STORED RECORDS »
-- begin --
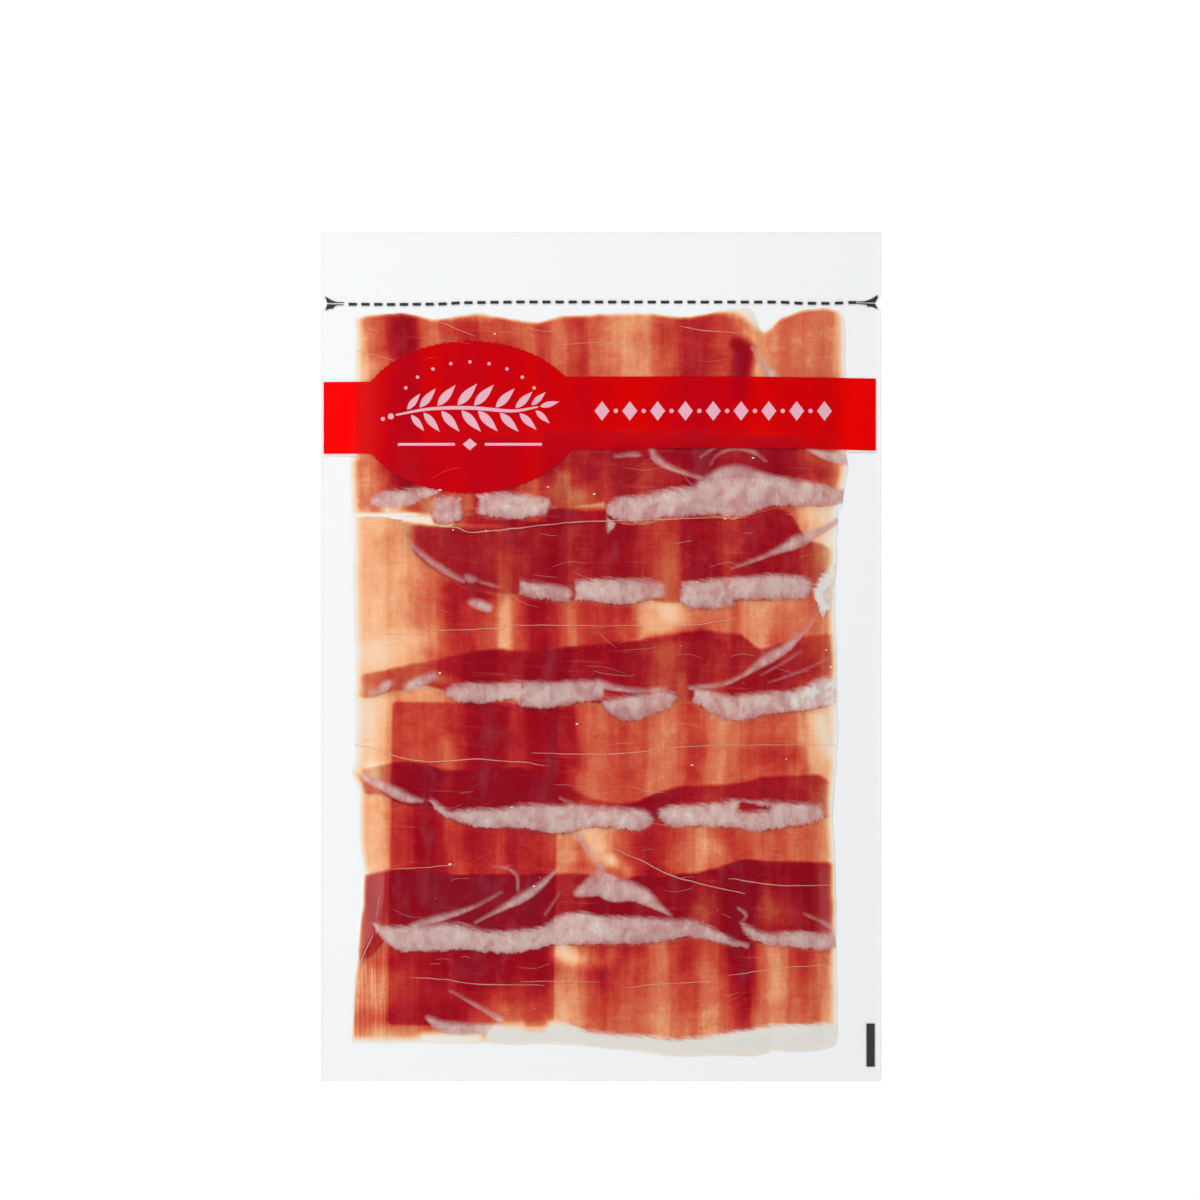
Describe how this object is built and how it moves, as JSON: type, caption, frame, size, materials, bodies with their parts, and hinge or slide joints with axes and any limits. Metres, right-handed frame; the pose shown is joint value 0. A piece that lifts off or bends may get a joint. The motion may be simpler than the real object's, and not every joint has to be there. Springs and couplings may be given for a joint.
{
  "type": "vacuum pack of sliced cured ham",
  "caption": "Flat clear vacuum pack of thin cured ham slices laid in lapping rows, with a printed cross band, a tear strip with notches and a paper label on the back.",
  "frame": {"origin": "centre of the pack's underside, where it rests", "axes": "+X to the right of the printed face, +Y along the length towards the end with the tear notches, +Z out of the printed face"},
  "size_m": [0.17, 0.2576, 0.0041],
  "materials": {
    "sealed_ham": "clear glossy film drawn tight over red and orange cured ham with pale fat",
    "label_paper": "smooth coated label paper, slightly satin"
  },
  "bodies": {
    "root": {"pouch": "sealed_ham", "back_label": "label_paper"}
  },
  "joints": []
}
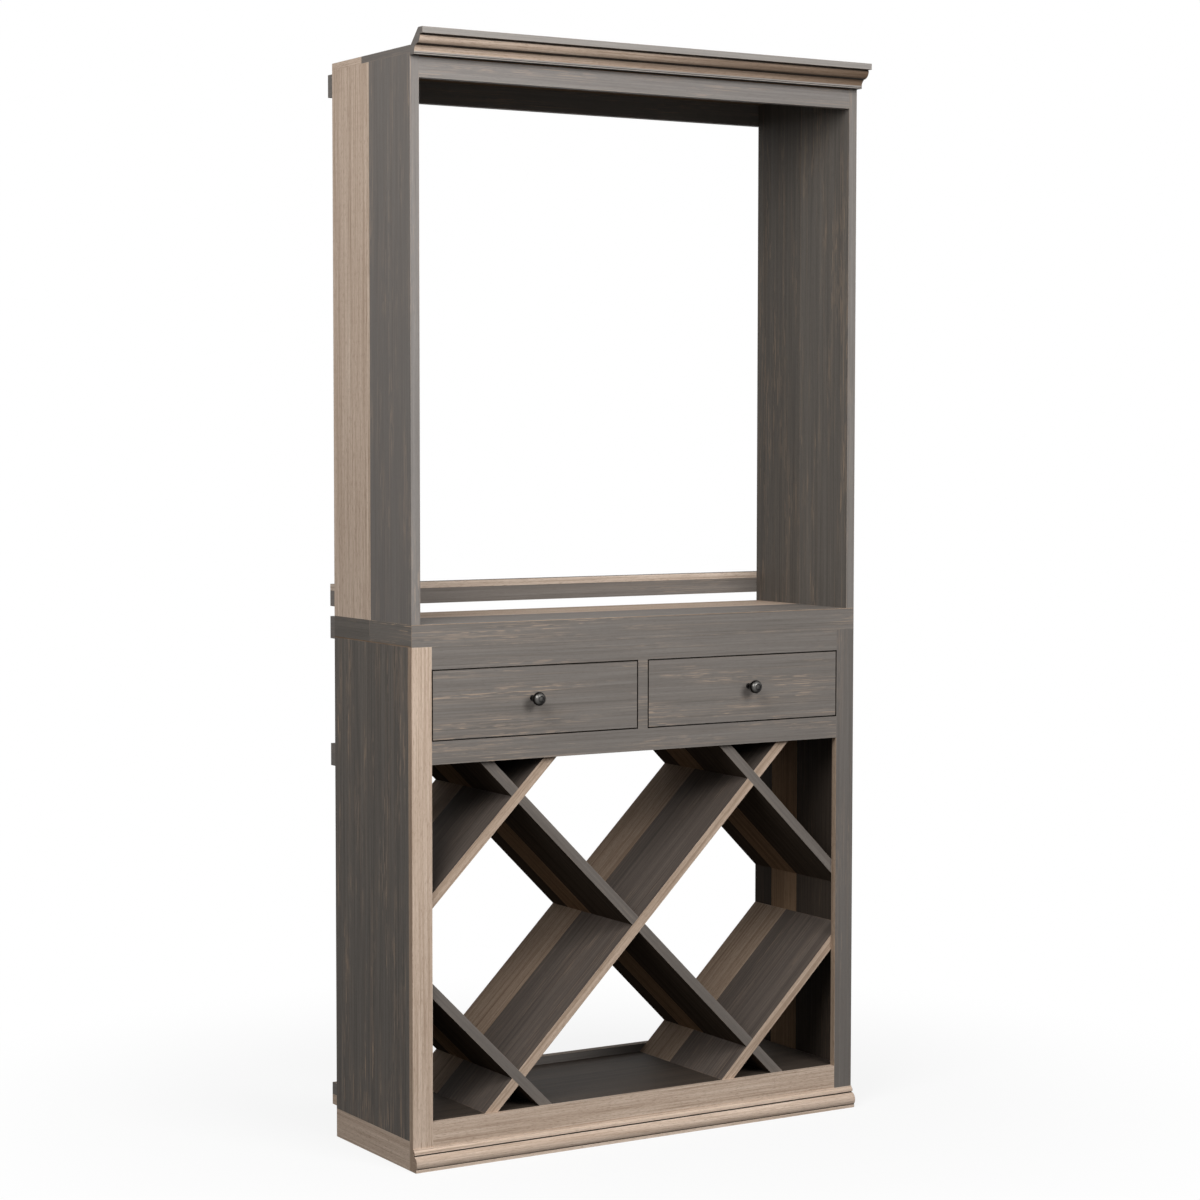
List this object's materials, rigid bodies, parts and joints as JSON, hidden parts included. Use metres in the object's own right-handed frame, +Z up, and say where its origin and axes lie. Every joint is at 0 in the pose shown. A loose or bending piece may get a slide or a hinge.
-- end --
EXERCISE BRIEF »
Your task is to quote all of the data word for word.

EXERCISE RESULT »
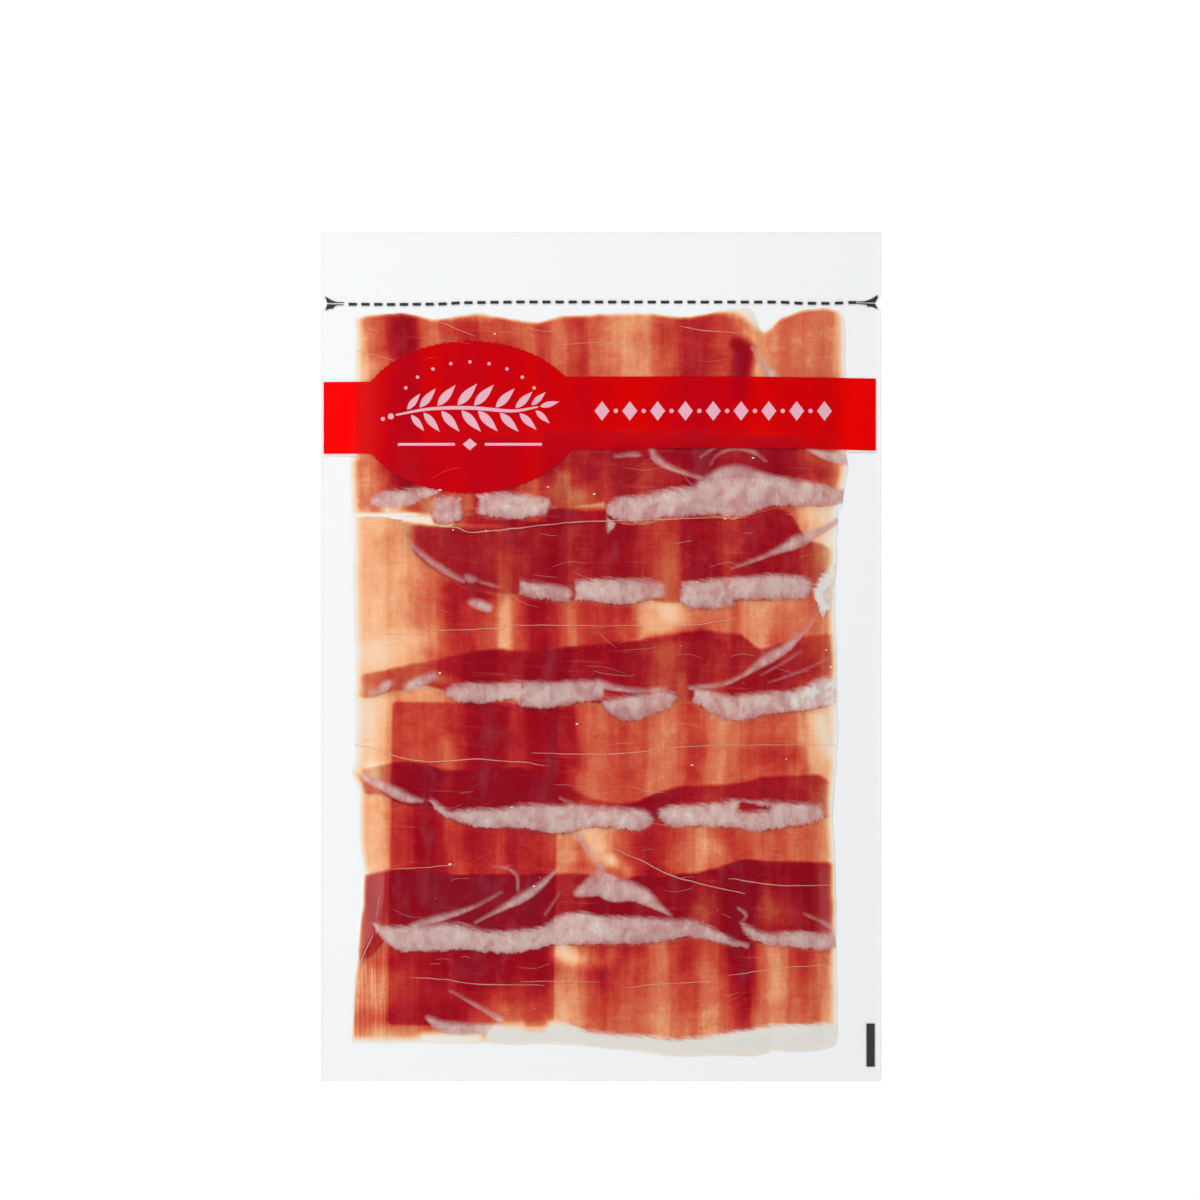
Describe how this object is built and how it moves, as JSON: type, caption, frame, size, materials, bodies with their parts, and hinge or slide joints with axes and any limits. Metres, right-handed frame; the pose shown is joint value 0. A piece that lifts off or bends may get a joint. The motion may be simpler than the real object's, and not every joint has to be there. Springs and couplings may be given for a joint.
{
  "type": "vacuum pack of sliced cured ham",
  "caption": "Flat clear vacuum pack of thin cured ham slices laid in lapping rows, with a printed cross band, a tear strip with notches and a paper label on the back.",
  "frame": {"origin": "centre of the pack's underside, where it rests", "axes": "+X to the right of the printed face, +Y along the length towards the end with the tear notches, +Z out of the printed face"},
  "size_m": [0.17, 0.2576, 0.0041],
  "materials": {
    "sealed_ham": "clear glossy film drawn tight over red and orange cured ham with pale fat",
    "label_paper": "smooth coated label paper, slightly satin"
  },
  "bodies": {
    "root": {"pouch": "sealed_ham", "back_label": "label_paper"}
  },
  "joints": []
}
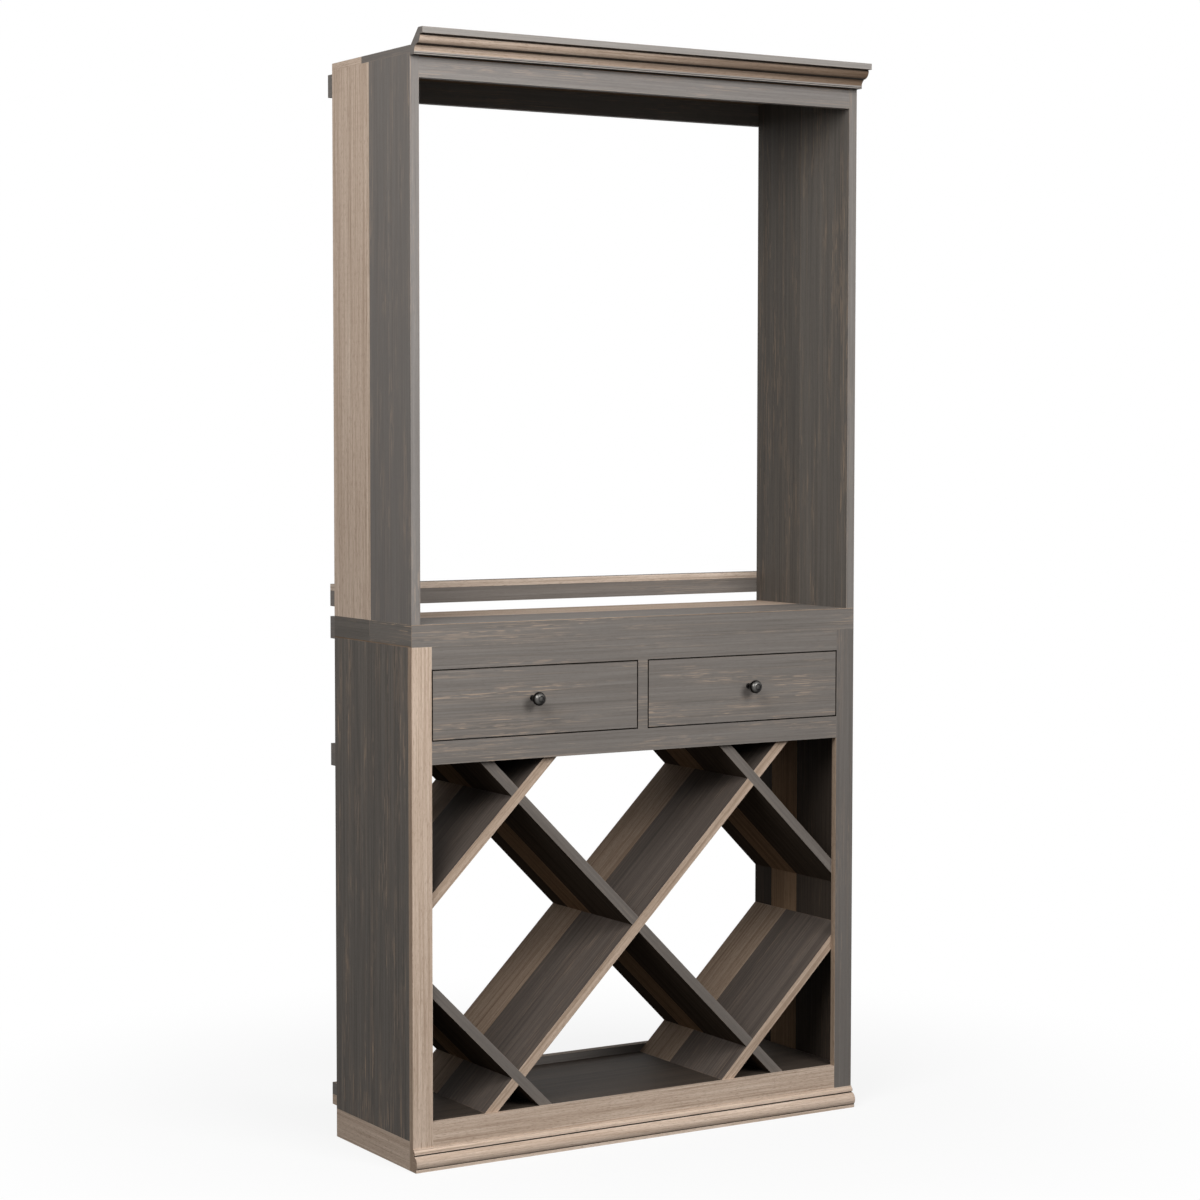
List this object's materials, rigid bodies, parts and joints as JSON, hidden parts included. Use metres in the object's own right-handed frame, +Z up, and say where its origin and axes lie. Every joint is at 0 in the pose shown. A loose or bending piece may get a slide or a hinge.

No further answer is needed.